On Tuesday Mugabe rejected a U.N. offer to provide temporary shelter for victims of the slum clearance program but did accept an offer of food aid.
The U.N. says Zimbabwe needs emergency aid including tents to accommodate the hundreds of thousands of homeless but the government says it only needs help to provide permanent homes.
Egeland said there was progress on aid, especially for people suffering with HIV/AIDS. "The people of Zimbabwe are suffering under several big problems. I am hopeful that we will have a more positive partnership in 2006 than we have had in the past," said Egeland.
EVICTIONS SHOULD STOP
Egeland said the government crackdown could have been avoided and urged authorities to halt further evictions after reports in the past month that families already living in the open were being forced to move again by authorities.

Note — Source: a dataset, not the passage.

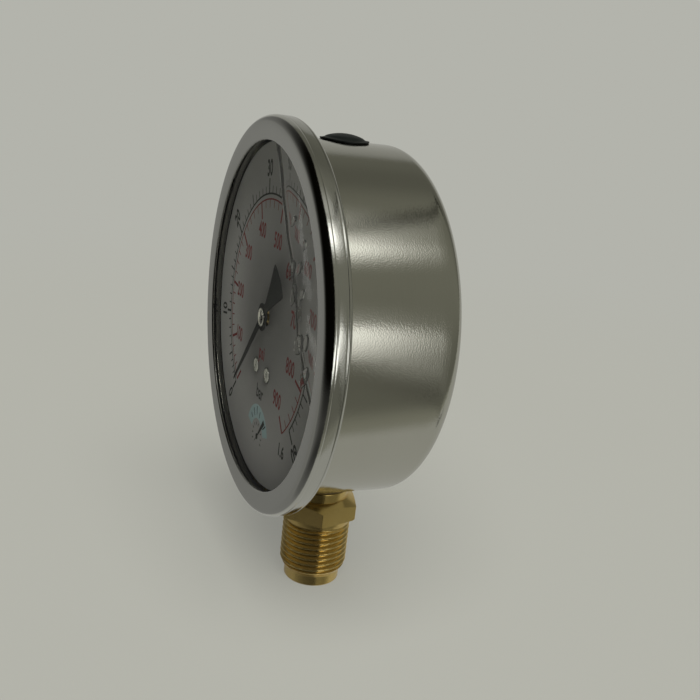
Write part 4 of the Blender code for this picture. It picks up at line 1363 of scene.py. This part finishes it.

"I am again appealing for the eviction campaign to stop, there is not enough shelter ready to house those who have been evicted," said Egeland.
The evictions, which Mugabe argues were meant to root out illegal trade in scant basic commodities, left 700,000 people homeless or without a livelihood and affected 2.4 million others, U.N. estimates show.
A U.N. report criticized Harare and said the demolitions were carried out "with indifference to human suffering."
Egeland, who visited settlements where families have lived in makeshift plastic tents since their houses were destroyed in Harare and Bulawayo, said he and U.N. Secretary General Kofi Annan stood by that report.
The demolitions added to the woes of many Zimbabweans facing shortages of food, fuel and foreign currency, high unemployment and one of the highest rates of inflation in the world.
Mugabe denies responsibility for the crisis and says domestic and international opponents have sabotaged the economy in retaliation for his program of seizing white-owned commercial farms for redistribution to blacks.
Mugabe also accuses the United States and Zimbabwe's former colonial power Britain of trying to use the United Nations to settle political disputes.
Egeland said the U.N. would be feeding in excess of three million people by next February in Zimbabwe, where the country's agriculture output has fallen by more than half in the last five years.